Pumpkin décor is a modern-day symbol of fall, but not without its ties to the ancients. In the 19th century in the United Kingdom, people often carved into vegetables. It began with an Irish myth about “Stingy Jack,” a drunkard con man who tricked the devil. After Stingy Jack’s death, he was neither admitted to heaven nor hell but instead destined to roam Earth with a single burning coal in a turnip to light his way. People took to carving frightful faces into turnips to ward off Stingy Jack and other menacing spirits.
The large influx of Irish immigrants to the United States in the 1850s brought the tradition of carving jack-o-lanterns to the United States. Some historians, however, argue that pumpkin carving has an older religious meaning. It began as a magical rite of Samhain that ushered protection of the harvest throughout the cold winter and ensured strong crops in the spring. The fire within a jack-o-lantern represented the powerful goodness of the sun, and the carved vegetable symbolized the harvest.

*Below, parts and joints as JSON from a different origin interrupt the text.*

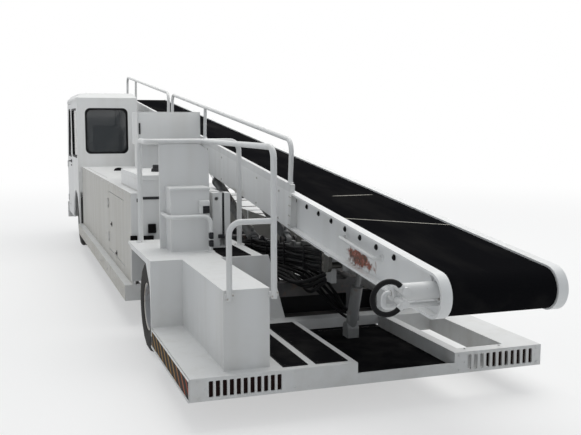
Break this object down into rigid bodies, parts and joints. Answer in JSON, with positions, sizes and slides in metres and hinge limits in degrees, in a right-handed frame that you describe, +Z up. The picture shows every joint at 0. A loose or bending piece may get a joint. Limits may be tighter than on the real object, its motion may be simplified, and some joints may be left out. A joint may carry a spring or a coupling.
{
  "type": "self-propelled baggage belt loader",
  "caption": "Low airport belt loader: offset cab, engine housing, rear control platform and a long tilting conveyor boom with handrails; wheels roll and steer.",
  "frame": {"origin": "on the ground, at the middle of the whole machine's box", "axes": "+Z up, +Y forward along the machine towards the cab, +X to its right"},
  "size_m": [2.2, 10.2715, 2.3796],
  "materials": {
    "white_paint": "gloss, aged",
    "chassis_black": "satin",
    "grey_steel": "satin",
    "rim_grey": "satin",
    "bare_steel": "worn",
    "rod_chrome": "polished",
    "tyre_black": "matt",
    "rubber_black": "matt",
    "belt_black": "matt",
    "mat_black": "gritty",
    "hazard_sheet": "worn",
    "lamp_red": "gloss",
    "lamp_clear": "gloss",
    "tinted_glass": "clear",
    "seat_vinyl": "matt",
    "dash_plastic": "matt",
    "engine_iron": "dull"
  },
  "bodies": {
    "chassis": {"chassis_frame": "chassis_black", "rear_deck": "white_paint", "deck_mats": "mat_black", "hazard_board": "hazard_sheet", "rear_lamps": "lamp_red", "rear_fenders": "white_paint", "step_box": "white_paint", "console": "white_paint", "switch_box": "grey_steel", "station_rails": "white_paint", "side_sills": "white_paint", "engine_housing": "white_paint", "engine_block": "engine_iron", "locker": "white_paint", "side_tanks": "white_paint", "front_fender": "white_paint", "cab_back": "white_paint", "cab_sides": "white_paint", "cab_roof": "white_paint", "cab_front": "white_paint", "cab_floor": "white_paint", "cab_seals": "rubber_black", "cab_glass": "tinted_glass", "seat_base": "dash_plastic", "seat_pads": "seat_vinyl", "dash": "dash_plastic", "steering_wheel": "dash_plastic", "front_bumper": "white_paint", "headlamps": "lamp_clear", "rear_axle": "chassis_black", "front_axle": "chassis_black", "springs": "chassis_black", "rear_arms": "grey_steel", "boom_rest": "grey_steel", "rest_pads": "rubber_black"},
    "lid": {"engine_lid": "white_paint"},
    "side_door": {"engine_door": "white_paint"},
    "door": {"cab_door": "white_paint", "door_seal": "rubber_black", "door_glass": "tinted_glass"},
    "knuckle_l": {"knuckle_left": "chassis_black"},
    "knuckle_r": {"knuckle_right": "chassis_black"},
    "wheel_rl": {"tyre_rl": "tyre_black", "rim_rl": "rim_grey"},
    "wheel_rr": {"tyre_rr": "tyre_black", "rim_rr": "rim_grey"},
    "wheel_fl": {"tyre_fl": "tyre_black", "rim_fl": "rim_grey"},
    "wheel_fr": {"tyre_fr": "tyre_black", "rim_fr": "rim_grey"},
    "barrels": {"lift_barrels": "grey_steel"},
    "rods": {"lift_rods": "rod_chrome"},
    "boom": {"boom_frame": "white_paint", "boom_guard": "white_paint", "rollers": "bare_steel", "belt": "belt_black", "boom_rails": "white_paint", "drive_motor": "white_paint", "hose_loop": "rubber_black"}
  },
  "joints": [
    {"name": "boom_pitch", "type": "hinge", "parent": "chassis", "child": "boom", "pos_m": [0.195, -3.70592, 0.78136], "axis": [1, 0, 0], "range_deg": [0, 12]},
    {"name": "barrel_swing", "type": "hinge", "parent": "chassis", "child": "barrels", "pos_m": [0.195, -1.56041, 0.64], "axis": [1, 0, 0], "range_deg": [-1, 24.45]},
    {"name": "rod_slide", "type": "slide", "parent": "barrels", "child": "rods", "axis": [0, 0.9538, 0.3004], "range_m": [-0.005, 0.256]},
    {"name": "steer_left", "type": "hinge", "parent": "chassis", "child": "knuckle_l", "pos_m": [-0.77, 3.15959, 0.33], "axis": [0, 0, 1], "range_deg": [-30, 30]},
    {"name": "steer_right", "type": "hinge", "parent": "chassis", "child": "knuckle_r", "pos_m": [0.77, 3.15959, 0.33], "axis": [0, 0, 1], "range_deg": [-30.5, 30.5]},
    {"name": "spin_front_left", "type": "hinge", "parent": "knuckle_l", "child": "wheel_fl", "pos_m": [-0.955, 3.15959, 0.33], "axis": [1, 0, 0], "continuous": true},
    {"name": "spin_front_right", "type": "hinge", "parent": "knuckle_r", "child": "wheel_fr", "pos_m": [0.955, 3.15959, 0.33], "axis": [1, 0, 0], "continuous": true},
    {"name": "spin_rear_left", "type": "hinge", "parent": "chassis", "child": "wheel_rl", "pos_m": [-0.955, -2.46041, 0.33], "axis": [1, 0, 0], "continuous": true},
    {"name": "spin_rear_right", "type": "hinge", "parent": "chassis", "child": "wheel_rr", "pos_m": [0.955, -2.46041, 0.33], "axis": [1, 0, 0], "continuous": true},
    {"name": "cab_door_swing", "type": "hinge", "parent": "chassis", "child": "door", "pos_m": [-1.094, 4.43959, 0.81], "axis": [0, 0, -1], "range_deg": [0, 75]},
    {"name": "lid_swing", "type": "hinge", "parent": "chassis", "child": "lid", "pos_m": [-0.37, 1.38959, 1.1], "axis": [0, 1, 0], "range_deg": [0, 75]},
    {"name": "side_door_swing", "type": "hinge", "parent": "chassis", "child": "side_door", "pos_m": [-1.045, -0.16041, 0.715], "axis": [0, 0, -1], "range_deg": [0, 110]}
  ],
  "couplings": [
    {"joint": "steer_right", "follows": "steer_left", "ratio": 1},
    {"joint": "barrel_swing", "follows": "boom_pitch", "ratio": 1.9545},
    {"joint": "rod_slide", "follows": "boom_pitch", "m_per_rad": 1.1741}
  ]
}
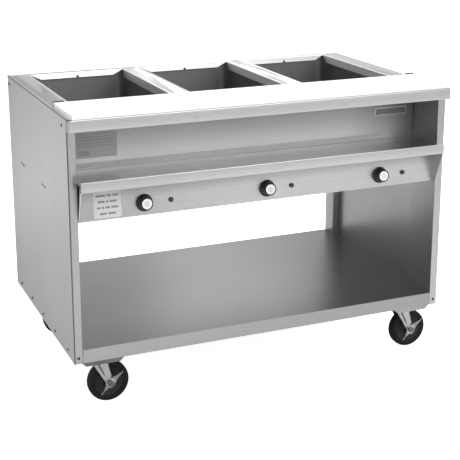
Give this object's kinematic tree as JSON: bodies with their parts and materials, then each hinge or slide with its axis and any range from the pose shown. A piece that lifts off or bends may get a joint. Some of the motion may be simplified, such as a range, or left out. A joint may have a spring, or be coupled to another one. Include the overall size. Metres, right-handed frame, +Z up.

In America, there was a push in the late 1800s to make Halloween a more community-centered holiday, discouraging traditions that perpetuated a focus on witchcraft and night-walking spirits. Consequently, Halloween has lost most of its mythical and religious overtones. Today, we celebrate with neighborhood parties and costume contests, gluttonous candy consumption, and the occasional horror movie fright.
Whatever happened to the spirits that walk among us on All-Hallows Eve? Have they, too, become appeased by our consumer-driven and secular-minded celebrations? Perhaps we would be wise to leave goodies on our porches for those ghostly haunts wandering amongst the costumed trick-or-treaters and say a blessing for health through this cold dark winter.